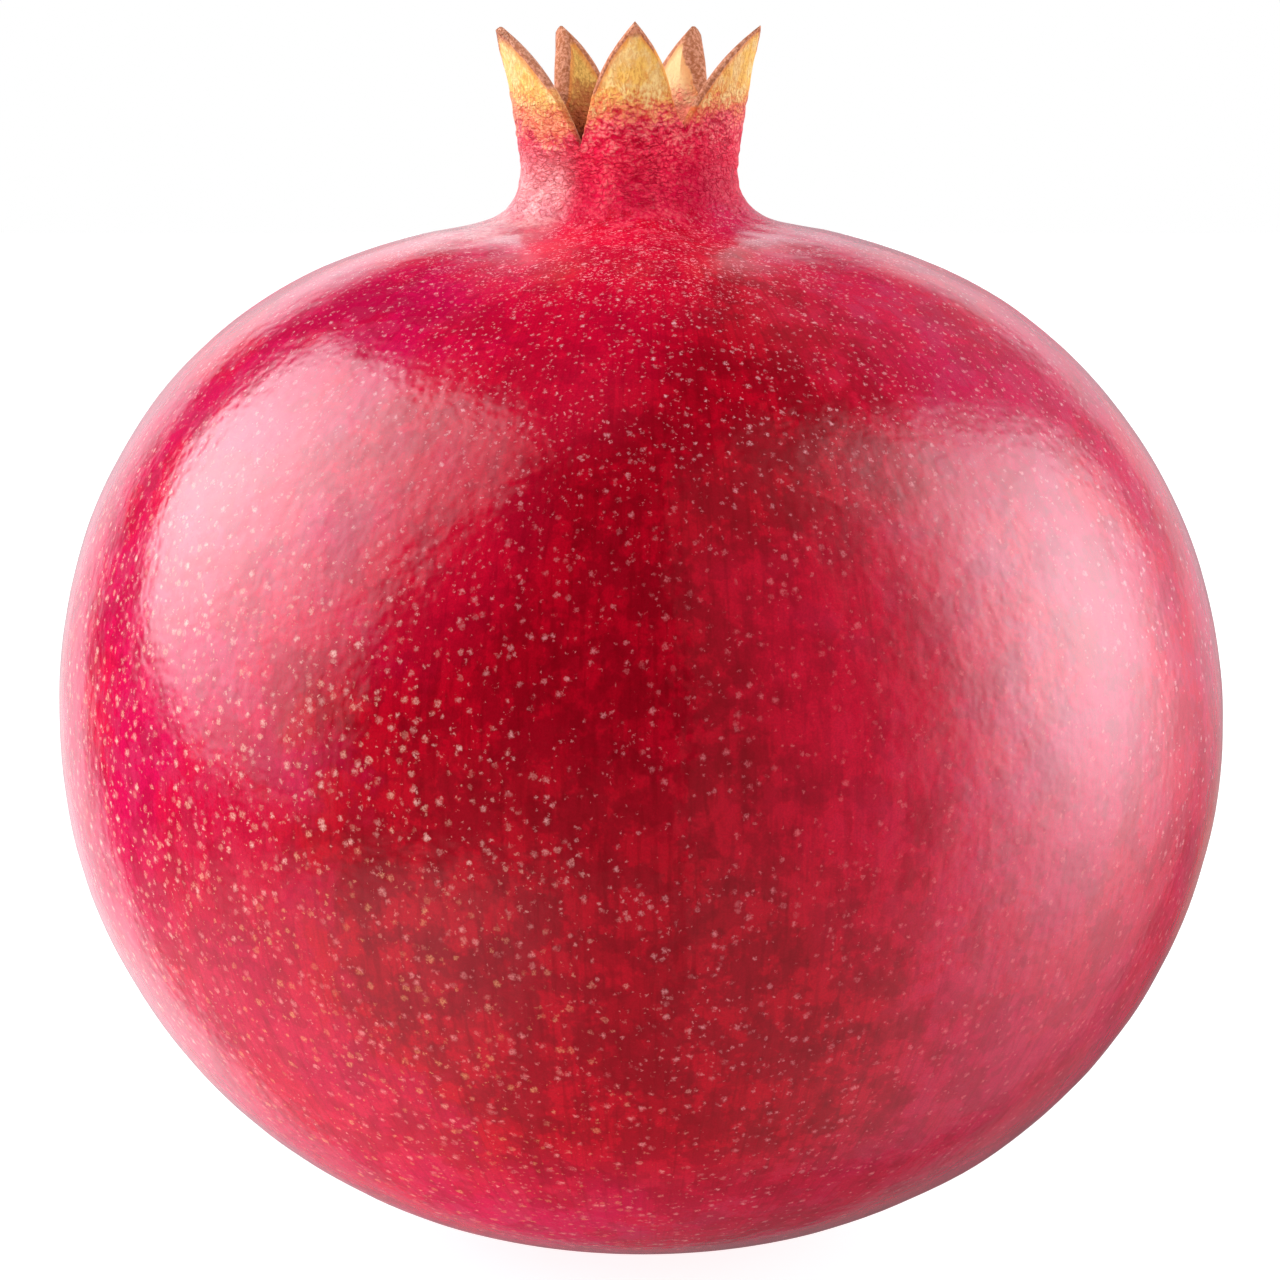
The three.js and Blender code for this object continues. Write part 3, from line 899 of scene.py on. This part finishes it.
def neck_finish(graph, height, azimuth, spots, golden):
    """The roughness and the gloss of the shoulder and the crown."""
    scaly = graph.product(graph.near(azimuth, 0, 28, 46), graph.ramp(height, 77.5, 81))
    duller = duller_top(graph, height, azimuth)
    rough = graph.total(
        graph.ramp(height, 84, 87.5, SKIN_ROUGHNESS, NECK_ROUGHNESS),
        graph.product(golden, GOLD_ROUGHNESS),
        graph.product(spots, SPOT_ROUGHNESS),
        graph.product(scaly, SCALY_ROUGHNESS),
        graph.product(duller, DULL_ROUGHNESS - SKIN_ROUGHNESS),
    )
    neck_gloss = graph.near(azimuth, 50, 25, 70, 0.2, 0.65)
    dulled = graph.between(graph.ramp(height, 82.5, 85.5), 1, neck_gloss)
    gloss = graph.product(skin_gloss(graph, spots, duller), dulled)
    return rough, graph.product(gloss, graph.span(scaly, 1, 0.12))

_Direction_
Go through the listing and print each line exactly as it appears.

_Answer to this problem_
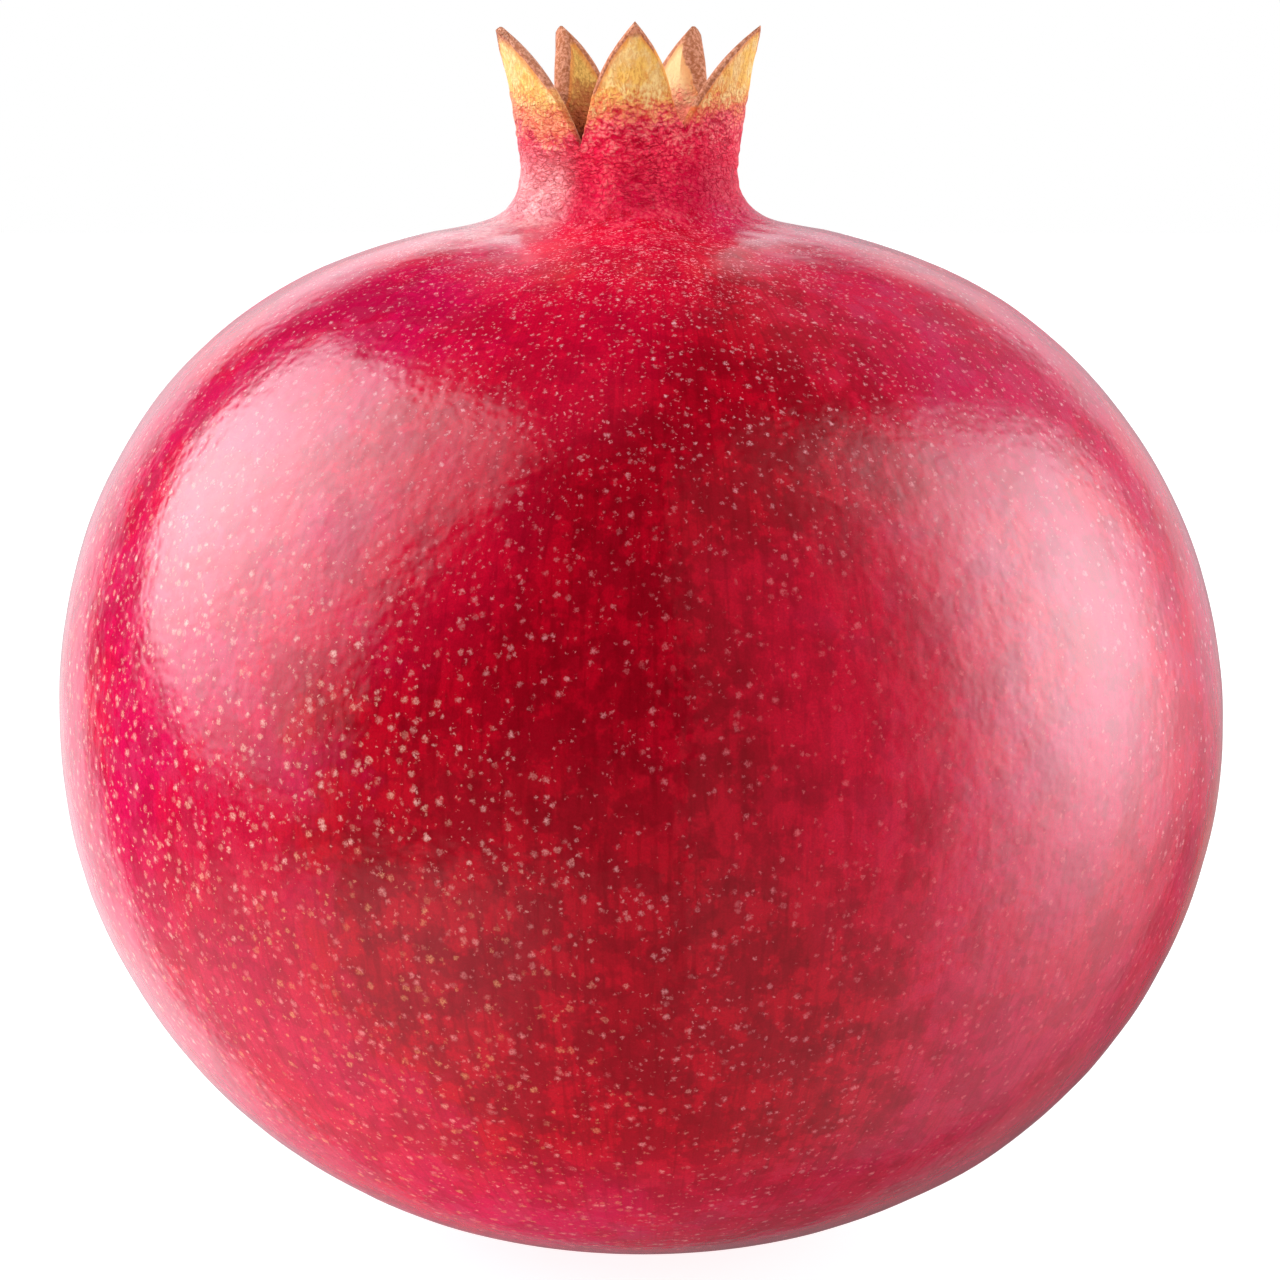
The three.js and Blender code for this object continues. Write part 3, from line 899 of scene.py on. This part finishes it.
def neck_finish(graph, height, azimuth, spots, golden):
    """The roughness and the gloss of the shoulder and the crown."""
    scaly = graph.product(graph.near(azimuth, 0, 28, 46), graph.ramp(height, 77.5, 81))
    duller = duller_top(graph, height, azimuth)
    rough = graph.total(
        graph.ramp(height, 84, 87.5, SKIN_ROUGHNESS, NECK_ROUGHNESS),
        graph.product(golden, GOLD_ROUGHNESS),
        graph.product(spots, SPOT_ROUGHNESS),
        graph.product(scaly, SCALY_ROUGHNESS),
        graph.product(duller, DULL_ROUGHNESS - SKIN_ROUGHNESS),
    )
    neck_gloss = graph.near(azimuth, 50, 25, 70, 0.2, 0.65)
    dulled = graph.between(graph.ramp(height, 82.5, 85.5), 1, neck_gloss)
    gloss = graph.product(skin_gloss(graph, spots, duller), dulled)
    return rough, graph.product(gloss, graph.span(scaly, 1, 0.12))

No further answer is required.